User friendly Free Software Desktops (was: Very Worried at MS .net)

Havoc Pennington hp at redhat.com
Wed Jul 18 21:46:44 UTC 2001


Alistair Davidson <lord_inh at yahoo.co.uk> writes: 
> I think you're misunderstanding what we were talking about, though you
> do make some good points about testing.

Quite possible, I got randomly cc'd this thread and am not on the
list. ;-)

> Here would be the process:
> 
> Mailing list generates ideas.
> Coders implement ideas.

This is your fatal flaw. Free software doesn't work that way; it won't
work. I've never seen it work. 
 
> I wonder igf you  could describe for us what "a comprehensive user
> testing setup" would comprise? Is there any feasible way for the FSFE to
> create such a setup, given the limited amount of funding we possess?
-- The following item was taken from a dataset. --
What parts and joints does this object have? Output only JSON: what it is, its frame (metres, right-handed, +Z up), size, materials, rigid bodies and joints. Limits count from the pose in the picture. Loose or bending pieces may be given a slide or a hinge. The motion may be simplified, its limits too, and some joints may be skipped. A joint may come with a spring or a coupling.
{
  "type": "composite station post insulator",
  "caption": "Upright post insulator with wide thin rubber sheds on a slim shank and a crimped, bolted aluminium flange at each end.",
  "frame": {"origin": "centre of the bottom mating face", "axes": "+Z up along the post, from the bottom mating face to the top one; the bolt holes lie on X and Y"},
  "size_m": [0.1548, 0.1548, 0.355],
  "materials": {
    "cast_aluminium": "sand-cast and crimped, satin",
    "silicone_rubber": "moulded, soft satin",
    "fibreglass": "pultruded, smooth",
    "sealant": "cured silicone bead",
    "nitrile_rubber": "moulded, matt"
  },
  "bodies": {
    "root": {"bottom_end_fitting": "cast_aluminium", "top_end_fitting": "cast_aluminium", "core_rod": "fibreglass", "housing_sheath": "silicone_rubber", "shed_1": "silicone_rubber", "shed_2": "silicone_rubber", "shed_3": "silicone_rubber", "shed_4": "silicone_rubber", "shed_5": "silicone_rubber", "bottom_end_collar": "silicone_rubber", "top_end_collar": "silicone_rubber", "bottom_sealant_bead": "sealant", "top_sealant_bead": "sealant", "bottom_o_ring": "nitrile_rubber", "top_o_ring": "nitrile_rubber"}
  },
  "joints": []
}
It's not that expensive, it just involves a couple video cameras, some
computers, etc. The hard part is having someone with the expertise
available to set it up and run it. And having someone code the stuff
to test.

My point is basically that a) desktops are very nontrivial things b)
mailing lists to talk about UI are always in my experience a disaster
c) both the first two points are amplified dramatically by trying to
write a desktop with a nontraditional GUI.

You can choose not to believe me, but I have seen enough empirical
evidence of the above that I believe myself nonetheless. ;-)
Especially since even the fairly traditional free desktops in use
today have a long way to go from a UI standpoint.